*Aim of the exercise*
Quote precisely the run of lines opening with the line containing "for name, fixing" and closing with the line containing "before = set(bpy.data.objects)", and nothing else.

-- begin Data --

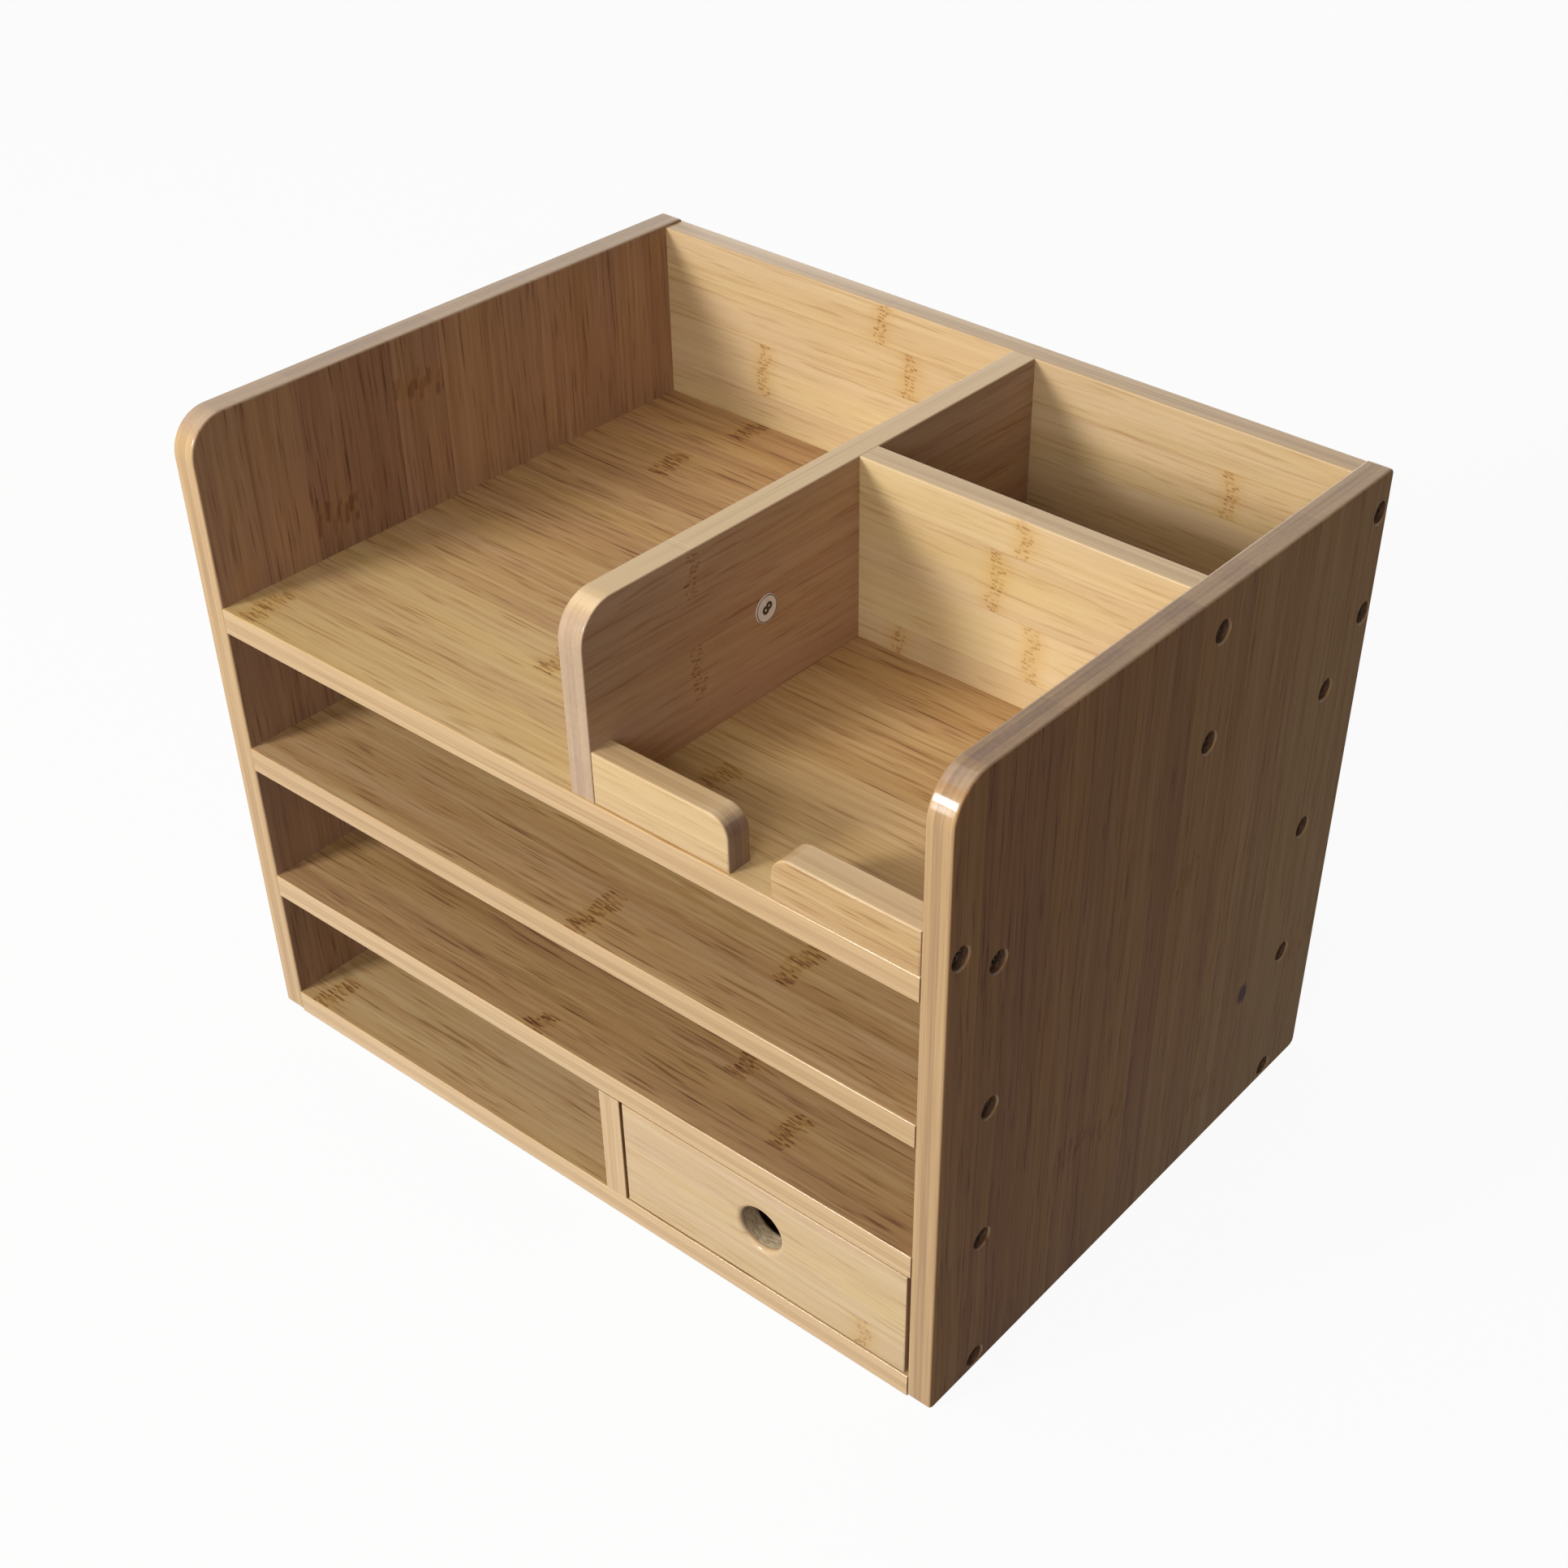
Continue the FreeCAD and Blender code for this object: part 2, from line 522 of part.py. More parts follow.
def carcass():
    """Every fixed piece, by the name of its node."""
    sets = carcass_fixings()
    left = sets["side_screws_left"]
    right = sets["side_screws_right"]
    in_divider = sets["divider_screws"]
    in_back = sets["back_screws"]
    in_deck = sets["deck_screws"]
    in_base = sets["base_screws"]
    pegs = sets["divider_dowels"]
    stop_pegs = sets["stop_dowels"]
    brads = sets["strip_brads"]
    back = upright_across(-INNER_RIGHT, BACK_FRONT)
    cross = upright_across(DIVIDER_RIGHT, CROSS_FRONT)
    pieces = {
        "side_panel_left": drilled(side_panel(-RIGHT), left),
        "side_panel_right": drilled(side_panel(INNER_RIGHT), right),
        "base_board": drilled(shelf(0), left, right, in_base, brads),
        "lower_shelf": drilled(shelf(LOWER_SHELF_Z), left, right, pegs),
        "upper_shelf": drilled(shelf(UPPER_SHELF_Z), left, right),
        "top_deck": drilled(shelf(DECK_Z), left, right, in_deck, stop_pegs),
        "back_board": drilled(back, left, right, in_back),
        "cross_divider": drilled(cross, right, in_divider),
        "top_divider": drilled(top_divider(), in_divider, in_back, in_deck),
        "lower_divider": drilled(lower_divider(), in_base, pegs),
        "stop_left": drilled(left_stop(), in_divider, stop_pegs),
        "stop_right": drilled(right_stop(), right, stop_pegs),
        "drawer_stop_strip": drilled(stop_strip(), brads),
        "panel_sticker": sticker(),
    }
    for name, fixing in sets.items():
        pieces[name] = group(*fixing)
    return pieces


def drawer():
    """Every piece that slides with the drawer, by the name of its node."""
    return {
        "drawer_front": drawer_front(),
        "drawer_side_left": drawer_side(DRAWER_LEFT, TO_RIGHT),
        "drawer_side_right": drawer_side(DRAWER_RIGHT, TO_LEFT),
        "drawer_back": drawer_back(),
        "drawer_bottom": drawer_bottom(),
        "drawer_brads": group(*drawer_brads()),
    }


def main():
    """Build every piece and write one STEP file for each."""
    os.makedirs("parts", exist_ok=True)
    for name, shape in {**carcass(), **drawer()}.items():
        shape.exportStep(os.path.join("parts", name + ".step"))


if __name__ == "__main__":
    main()
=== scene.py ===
"""Looks of a bamboo desk organizer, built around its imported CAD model.

The frame is the CAD model's: metres, +Z up, the front towards -Y, the desk at Z = 0.
"""

import logging
import math
from dataclasses import dataclass, replace
from enum import Enum
from functools import reduce
from itertools import product
from typing import Any, Iterable

import bmesh
import bpy
from bmesh.types import BMesh, BMEdge
from bpy.types import ID, Material, Mesh, Node, NodeSocket as Socket, NodeTree as Tree, Object
from mathutils import Matrix, Vector


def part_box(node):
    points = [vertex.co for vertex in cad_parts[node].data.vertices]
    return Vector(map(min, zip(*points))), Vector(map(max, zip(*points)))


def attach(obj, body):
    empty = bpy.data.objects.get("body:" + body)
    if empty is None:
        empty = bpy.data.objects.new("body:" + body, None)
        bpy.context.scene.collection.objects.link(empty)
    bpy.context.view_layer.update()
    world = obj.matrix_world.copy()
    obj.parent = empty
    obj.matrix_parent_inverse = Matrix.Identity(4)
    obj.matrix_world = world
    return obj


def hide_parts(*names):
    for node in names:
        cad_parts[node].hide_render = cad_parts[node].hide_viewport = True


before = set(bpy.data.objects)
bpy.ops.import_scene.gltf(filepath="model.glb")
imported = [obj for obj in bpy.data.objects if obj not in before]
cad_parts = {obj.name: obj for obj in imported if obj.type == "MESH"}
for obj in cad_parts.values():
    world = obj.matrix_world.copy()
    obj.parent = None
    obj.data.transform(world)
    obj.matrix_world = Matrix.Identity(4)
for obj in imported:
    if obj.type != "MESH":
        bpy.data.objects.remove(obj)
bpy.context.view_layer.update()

Pair = tuple[float, float]
Triple = tuple[float, float, float]
Colour = tuple[float, float, float, float]
Stops = Iterable[tuple[float, Colour]]

MM = 0.001
NEAR = 0.00003  # how near a vertex lies to a plane that it counts as on
PAST = 0.005  # how far a cutting shape runs past the face that it opens
SHARP = math.radians(38)  # a steeper fold than this is drawn as an edge
PHOTO_SIDE = 1932  # the photograph's width and height, in pixels
MIX_FLOAT_A, MIX_FLOAT_B, MIX_FLOAT_OUT = 2, 3, 0
MIX_COLOUR_A, MIX_COLOUR_B, MIX_COLOUR_OUT = 6, 7, 2

GRAIN_ROUGHNESS = 0.62  # how strong each finer octave of the grain is
PLY_REACH = 5.0  # how far the plies are drawn each side of a board's middle, in mm
PLIES = ((0.0, 0.6), (0.3, 0.32), (0.62, 0.62))  # where each ply begins, as a share, and how pale it is
# A node mark's place is kept in a colour, as a share of this length in mm, centred on the frame's origin
RING_SPAN = 600.0

log = logging.getLogger("organizer")


class Face(Enum):
    """A side of a board's box: its axis, as a place in a vector, and 0 for its low or 1 for its high end."""

    LEFT = (0, 0)
    RIGHT = (0, 1)
    FRONT = (1, 0)
    REAR = (1, 1)
    BOTTOM = (2, 0)
    TOP = (2, 1)


class Lie(Enum):
    """How a board lies: the axes along its grain, across its strips and through it, as places in a vector."""

    FLAT = (0, 1, 2)
    FACING = (0, 2, 1)
    UPRIGHT = (2, 1, 0)
    FORE_AND_AFT = (1, 2, 0)


class Body(Enum):
    """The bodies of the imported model."""

    CARCASS = "carcass"
    DRAWER = "drawer"


class Slot(Enum):
    """The names of the record's material slots."""

    PANEL = "bamboo_panel"
    BOARD = "bamboo_board"
    DRAWER = "drawer_wood"
    SCREW = "screw_steel"
    STICKER = "sticker_film"


def linear(code: str) -> Colour:
    """Turn an sRGB hex colour into the linear values that a socket takes.

    Args:
        code: The colour, such as "#c8a070".

    Returns:
        Red, green, blue and an alpha of 1.
    """
    shares = [int(code[place:place + 2], 16) / 255 for place in (1, 3, 5)]
    values = [s / 12.92 if s <= 0.04045 else ((s + 0.055) / 1.055) ** 2.4 for s in shares]
    return (*values, 1.0)


def grey(value: float) -> Colour:
    """A grey, as a ramp's colour."""
    return (value, value, value, 1.0)


def add(
    tree: Tree,
    kind: str,
    inputs: dict[int | str, Any] | None = None,
    stops: Stops = (),
    steps: str = "LINEAR",
    **settings: Any,
) -> Node:
    """Add a node with its settings and links.

    Args:
        tree: The material's or world's node tree.
        kind: The node's type, without its ShaderNode prefix.
        inputs: For each input, by name or place, its value or the socket that feeds it.
        stops: A colour ramp's stops.
        steps: How the ramp blends between them.
        settings: The node's own settings.

    Returns:
        The new node.
    """
    made = tree.nodes.new("ShaderNode" + kind)
    for name, value in settings.items():
        setattr(made, name, value)
    for key, value in (inputs or {}).items():
        if isinstance(value, Socket):
            tree.links.new(value, made.inputs[key])
        else:
            made.inputs[key].default_value = value
    for index, (place, colour) in enumerate(stops):
        made.color_ramp.interpolation = steps
        elements = made.color_ramp.elements
        element = elements[index] if index < 1 else elements.new(place)
        element.position = place
        element.color = colour
        if index == 0:
            elements.remove(elements[1])
    return made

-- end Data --

*Response to the task*
    for name, fixing in sets.items():
        pieces[name] = group(*fixing)
    return pieces


def drawer():
    """Every piece that slides with the drawer, by the name of its node."""
    return {
        "drawer_front": drawer_front(),
        "drawer_side_left": drawer_side(DRAWER_LEFT, TO_RIGHT),
        "drawer_side_right": drawer_side(DRAWER_RIGHT, TO_LEFT),
        "drawer_back": drawer_back(),
        "drawer_bottom": drawer_bottom(),
        "drawer_brads": group(*drawer_brads()),
    }


def main():
    """Build every piece and write one STEP file for each."""
    os.makedirs("parts", exist_ok=True)
    for name, shape in {**carcass(), **drawer()}.items():
        shape.exportStep(os.path.join("parts", name + ".step"))


if __name__ == "__main__":
    main()
=== scene.py ===
"""Looks of a bamboo desk organizer, built around its imported CAD model.

The frame is the CAD model's: metres, +Z up, the front towards -Y, the desk at Z = 0.
"""

import logging
import math
from dataclasses import dataclass, replace
from enum import Enum
from functools import reduce
from itertools import product
from typing import Any, Iterable

import bmesh
import bpy
from bmesh.types import BMesh, BMEdge
from bpy.types import ID, Material, Mesh, Node, NodeSocket as Socket, NodeTree as Tree, Object
from mathutils import Matrix, Vector


def part_box(node):
    points = [vertex.co for vertex in cad_parts[node].data.vertices]
    return Vector(map(min, zip(*points))), Vector(map(max, zip(*points)))


def attach(obj, body):
    empty = bpy.data.objects.get("body:" + body)
    if empty is None:
        empty = bpy.data.objects.new("body:" + body, None)
        bpy.context.scene.collection.objects.link(empty)
    bpy.context.view_layer.update()
    world = obj.matrix_world.copy()
    obj.parent = empty
    obj.matrix_parent_inverse = Matrix.Identity(4)
    obj.matrix_world = world
    return obj


def hide_parts(*names):
    for node in names:
        cad_parts[node].hide_render = cad_parts[node].hide_viewport = True


before = set(bpy.data.objects)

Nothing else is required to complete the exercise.